The principal at Riverside High School would like to estimate the mean length of time each day that it takes all the buses to arrive and unload the students. How large a sample is needed if the principal would like to assert with 90% confidence that the sample mean is off by, at most, 7 minutes. Assume that s=14 minutes based on previous studies.

A) 12
B) 13
C) 11
D) 10
E) 35

Answer 1

C) 11

Explanation:

1) Previous concepts

A confidence interval is "a range of values that’s likely to include a population value with a certain degree of confidence. It is often expressed a % whereby a population means lies between an upper and lower interval".

The margin of error is the range of values below and above the sample statistic in a confidence interval.

Normal distribution, is a "probability distribution that is symmetric about the mean, showing that data near the mean are more frequent in occurrence than data far from the mean".

`\bar X` represent the sample mean for the sample

`\mu` population mean (variable of interest)
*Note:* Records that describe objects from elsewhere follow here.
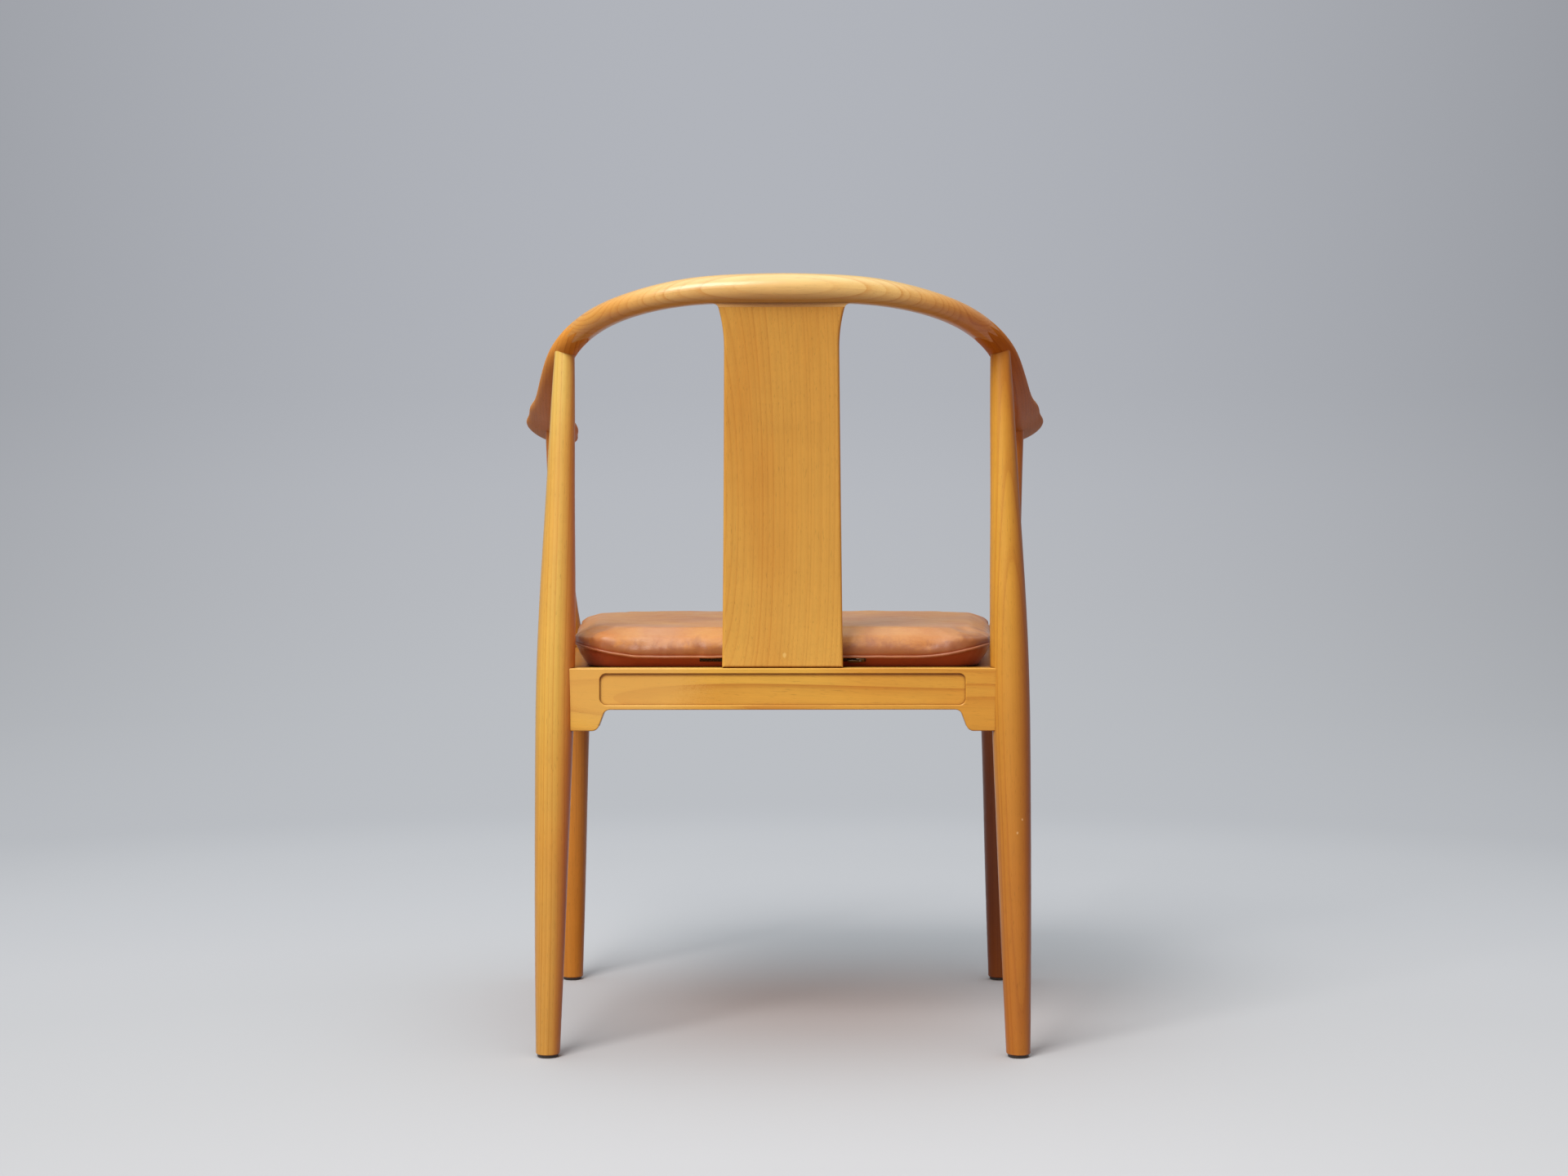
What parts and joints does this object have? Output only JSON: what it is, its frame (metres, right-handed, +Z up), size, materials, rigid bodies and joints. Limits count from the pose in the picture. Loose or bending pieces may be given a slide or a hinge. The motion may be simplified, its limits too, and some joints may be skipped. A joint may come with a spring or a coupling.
{
  "type": "horseshoe back armchair",
  "caption": "Wooden armchair with a horseshoe crest and arm rail, a curved back splat, turned posts, bracketed seat rails and a loose leather cushion.",
  "frame": {"origin": "on the floor, under the middle of the chair's width and depth", "axes": "+Z up, -Y is the way the sitter faces, +X is the sitter's left"},
  "size_m": [0.625, 0.5507, 0.82],
  "materials": {
    "crest_rail": "oiled and waxed honey-coloured cherry, satin",
    "arm_left": "oiled and waxed honey-coloured cherry, satin",
    "arm_right": "oiled and waxed honey-coloured cherry, satin",
    "leg_rear_left": "oiled and waxed honey-coloured cherry, satin",
    "leg_rear_right": "oiled and waxed honey-coloured cherry, satin",
    "leg_front_left": "oiled and waxed honey-coloured cherry, satin",
    "leg_front_right": "oiled and waxed honey-coloured cherry, satin",
    "seat_rail_back": "oiled and waxed honey-coloured cherry, satin",
    "seat_rail_front": "oiled and waxed honey-coloured cherry, satin",
    "seat_rail_left": "oiled and waxed honey-coloured cherry, satin",
    "seat_rail_right": "oiled and waxed honey-coloured cherry, satin",
    "back_splat": "oiled and waxed honey-coloured cherry, satin",
    "seat_board": "oiled and waxed honey-coloured cherry, satin",
    "corner_block_rear_left": "oiled and waxed honey-coloured cherry, satin",
    "corner_block_rear_right": "oiled and waxed honey-coloured cherry, satin",
    "corner_block_front_left": "oiled and waxed honey-coloured cherry, satin",
    "corner_block_front_right": "oiled and waxed honey-coloured cherry, satin",
    "corner_block_screws": "plain steel wood screws",
    "glide_rear_left": "dark hard plastic",
    "glide_rear_right": "dark hard plastic",
    "glide_front_left": "dark hard plastic",
    "glide_front_right": "dark hard plastic",
    "cushion_cover": "tan aniline leather, creased and glossy",
    "cushion_core": "upholstery foam",
    "cushion_piping": "tan leather piping",
    "cushion_zip": "dark brown zip tape with closed teeth"
  },
  "bodies": {
    "chair": {"crest_rail": "crest_rail", "arm_left": "arm_left", "arm_right": "arm_right", "leg_rear_left": "leg_rear_left", "leg_rear_right": "leg_rear_right", "leg_front_left": "leg_front_left", "leg_front_right": "leg_front_right", "seat_rail_back": "seat_rail_back", "seat_rail_front": "seat_rail_front", "seat_rail_left": "seat_rail_left", "seat_rail_right": "seat_rail_right", "back_splat": "back_splat", "seat_board": "seat_board", "corner_block_rear_left": "corner_block_rear_left", "corner_block_rear_right": "corner_block_rear_right", "corner_block_front_left": "corner_block_front_left", "corner_block_front_right": "corner_block_front_right", "corner_block_screws": "corner_block_screws", "glide_rear_left": "glide_rear_left", "glide_rear_right": "glide_rear_right", "glide_front_left": "glide_front_left", "glide_front_right": "glide_front_right"},
    "cushion": {"cushion_cover": "cushion_cover", "cushion_core": "cushion_core", "cushion_piping": "cushion_piping", "cushion_zip": "cushion_zip"}
  },
  "joints": [
    {"name": "cushion_lift", "type": "slide", "parent": "chair", "child": "cushion", "axis": [0, 0, 1], "range_m": [0, 0.43]}
  ]
}
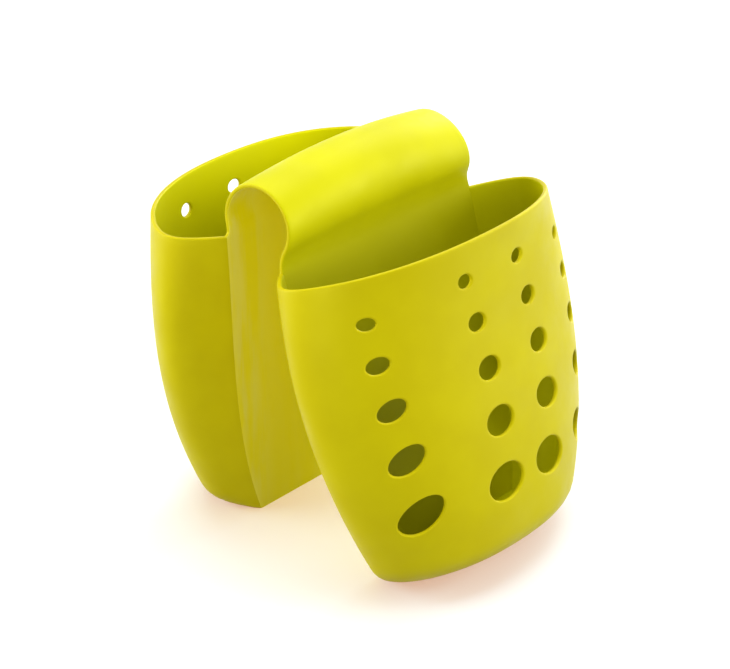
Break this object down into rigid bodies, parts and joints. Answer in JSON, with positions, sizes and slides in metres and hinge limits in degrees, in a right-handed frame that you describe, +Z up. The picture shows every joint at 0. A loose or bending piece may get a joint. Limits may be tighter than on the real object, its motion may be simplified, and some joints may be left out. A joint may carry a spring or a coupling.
{
  "type": "kitchen sink caddy",
  "caption": "Soft sink caddy: belly-shaped pockets with drain holes, joined by an arched bridge that hangs over a sink divider.",
  "frame": {"origin": "centre of the whole caddy's bounding box, on the ground it stands on", "axes": "+X from the rear pocket towards the splayed front pocket, +Y along the bridge's ridge, +Z up"},
  "size_m": [0.1824, 0.1572, 0.1719],
  "materials": {
    "soft_moulding": "satin chartreuse thermoplastic rubber"
  },
  "bodies": {
    "bridge": {"bridge": "soft_moulding"},
    "rear_pocket": {"rear_inner_panel": "soft_moulding", "rear_belly_wall": "soft_moulding", "rear_floor": "soft_moulding"},
    "front_pocket": {"front_inner_panel": "soft_moulding", "front_belly_wall": "soft_moulding", "front_floor": "soft_moulding"}
  },
  "joints": [
    {"name": "rear_neck", "type": "hinge", "parent": "bridge", "child": "rear_pocket", "pos_m": [-0.02825, 0, 0.141], "axis": [0, 1, 0], "range_deg": [-4, 40], "stiffness_Nm_per_rad": 2},
    {"name": "front_neck", "type": "hinge", "parent": "bridge", "child": "front_pocket", "pos_m": [0.0038, 0, 0.13456], "axis": [0, -1, 0], "range_deg": [-21.8, 22.2], "stiffness_Nm_per_rad": 2}
  ]
}
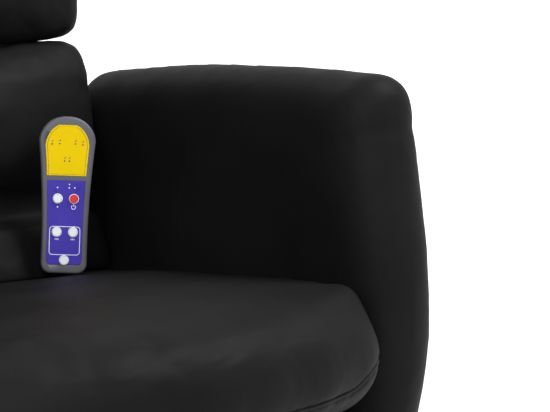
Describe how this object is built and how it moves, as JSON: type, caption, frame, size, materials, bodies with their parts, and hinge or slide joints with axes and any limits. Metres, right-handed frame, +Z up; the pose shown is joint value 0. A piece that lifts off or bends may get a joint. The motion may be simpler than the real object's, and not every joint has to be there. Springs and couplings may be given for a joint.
{
  "type": "massage recliner",
  "caption": "Upholstered massage recliner on a round swivel base, with a reclining back, a scissor footrest worked by a side lever, tub arms and a handset.",
  "frame": {"origin": "on the floor at the swivel axis, under the round base", "axes": "+Z up, front of the chair towards -Y, sitter's left towards +X"},
  "size_m": [0.7305, 0.8372, 1.0385],
  "materials": {
    "leather": "satin, fine grain",
    "plated_steel": "satin plated",
    "base_chrome": "polished",
    "black_steel": "black powder coat",
    "spring_steel": "bright wire",
    "plywood": "raw plywood",
    "black_plastic": "matt",
    "handset_plastic": "fine matt",
    "yellow_film": "satin film",
    "violet_film": "satin film",
    "red_plastic": "gloss",
    "white_plastic": "gloss",
    "board_green": "matt",
    "underlay": "matt"
  },
  "bodies": {
    "base": {"base_underlay": "underlay", "base_plate": "base_chrome", "pedestal_column": "base_chrome", "column_bolts": "plated_steel", "swivel_lower_plate": "plated_steel", "swivel_balls": "plated_steel", "king_pin": "plated_steel"},
    "chassis": {"swivel_upper_plate": "plated_steel", "chassis_frame": "black_steel", "left_side_plate": "black_steel", "right_side_plate": "black_steel", "seat_frame": "black_steel", "seat_springs": "spring_steel", "seat_cushion": "leather", "front_valance": "leather", "left_arm": "leather", "right_arm": "leather", "arm_panels": "plywood", "arm_bolts": "plated_steel", "rear_apron": "leather", "seat_motor_strap": "plated_steel", "seat_motors": "black_plastic", "control_box": "black_plastic", "power_inlet": "black_plastic", "recline_bolts": "plated_steel", "frame_bolts": "plated_steel", "lever_bezel": "black_plastic"},
    "back": {"back_frame": "black_steel", "back_brackets": "black_steel", "back_springs": "spring_steel", "back_shell": "leather", "lumbar_cushion": "leather", "shoulder_cushion": "leather", "head_cushion": "leather", "back_motor_straps": "plated_steel", "back_motors": "black_plastic"},
    "drive": {"torque_tube": "black_steel", "drive_links": "black_steel", "lever_arm": "plated_steel", "lever_grip": "black_plastic", "centre_rivets": "plated_steel", "lower_rivets": "plated_steel"},
    "slot_link": {"slot_links": "plated_steel", "slot_rollers": "plated_steel"},
    "lift_link": {"lift_links": "plated_steel", "lift_rivets": "plated_steel"},
    "footrest": {"footrest_links": "black_steel", "upper_rivets": "plated_steel", "footrest_board": "plywood", "footrest_pad": "leather"},
    "handset": {"handset_rear_shell": "handset_plastic", "handset_front_shell": "handset_plastic", "handset_display_panel": "yellow_film", "handset_keypad_panel": "violet_film", "handset_board": "board_green"},
    "power_button": {"power_button": "red_plastic"},
    "heat_button": {"heat_button": "white_plastic"},
    "left_mode_button": {"left_mode_button": "white_plastic"},
    "right_mode_button": {"right_mode_button": "white_plastic"},
    "speed_button": {"speed_button": "white_plastic"}
  },
  "joints": [
    {"name": "swivel", "type": "hinge", "parent": "base", "child": "chassis", "pos_m": [0, 0, 0.104], "axis": [0, 0, 1], "continuous": true},
    {"name": "recline", "type": "hinge", "parent": "chassis", "child": "back", "pos_m": [0, 0.285, 0.335], "axis": [-1, 0, 0], "range_deg": [0, 38]},
    {"name": "footrest", "type": "hinge", "parent": "chassis", "child": "drive", "pos_m": [0, -0.187, 0.3], "axis": [-1, 0, 0], "range_deg": [0, 73]},
    {"name": "slot_link_hinge", "type": "hinge", "parent": "drive", "child": "slot_link", "pos_m": [0, -0.19987, 0.2084], "axis": [-1, 0, 0], "range_deg": [-146, 0]},
    {"name": "lift_link_hinge", "type": "hinge", "parent": "drive", "child": "lift_link", "pos_m": [0, -0.21275, 0.1168], "axis": [-1, 0, 0], "range_deg": [-146, 0]},
    {"name": "footrest_link_hinge", "type": "hinge", "parent": "lift_link", "child": "footrest", "pos_m": [0, -0.22562, 0.2084], "axis": [-1, 0, 0], "range_deg": [0, 146]},
    {"name": "handset_lift", "type": "slide", "parent": "chassis", "child": "handset", "axis": [0, -0.5, 0.866], "range_m": [0, 0.2]},
    {"name": "power_button_press", "type": "slide", "parent": "handset", "child": "power_button", "axis": [0.4938, 0.8554, -0.1564], "range_m": [0, 0.0008], "stiffness_N_per_m": 900, "springref_m": -0.0006},
    {"name": "heat_button_press", "type": "slide", "parent": "handset", "child": "heat_button", "axis": [0.4938, 0.8554, -0.1564], "range_m": [0, 0.0008], "stiffness_N_per_m": 900, "springref_m": -0.0006},
    {"name": "left_mode_button_press", "type": "slide", "parent": "handset", "child": "left_mode_button", "axis": [0.4938, 0.8554, -0.1564], "range_m": [0, 0.0008], "stiffness_N_per_m": 900, "springref_m": -0.0006},
    {"name": "right_mode_button_press", "type": "slide", "parent": "handset", "child": "right_mode_button", "axis": [0.4938, 0.8554, -0.1564], "range_m": [0, 0.0008], "stiffness_N_per_m": 900, "springref_m": -0.0006},
    {"name": "speed_button_press", "type": "slide", "parent": "handset", "child": "speed_button", "axis": [0.4938, 0.8554, -0.1564], "range_m": [0, 0.0008], "stiffness_N_per_m": 900, "springref_m": -0.0006}
  ],
  "couplings": [
    {"joint": "slot_link_hinge", "follows": "footrest", "ratio": -2},
    {"joint": "lift_link_hinge", "follows": "footrest", "ratio": -2},
    {"joint": "footrest_link_hinge", "follows": "footrest", "ratio": 2}
  ]
}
s represent the sample standard deviation

n represent the sample size

Since the Confidence is 0.90 or 90%, the value of
`\alpha=0.1` and
`\alpha/2 =0.05`, and we can use excel, a calculator or a table to find the critical value. The excel command would be: "=-NORM.INV(0.05,0,1)".And we see that
`z_(\alpha/2)=1.64`

The margin of error is given by this formula:

`ME=z_(\alpha/2)(s)/(√(n))`

And on this case we have that ME =7 and we are interested in order to find the value of n, if we solve n from the last equation we got:

`n=((z_(\alpha/2) s)/(ME))^2`

And replacing the values that we got we have:

`n=((1.64(14))/(7))^2 =10.758 \approx 11`

C) 11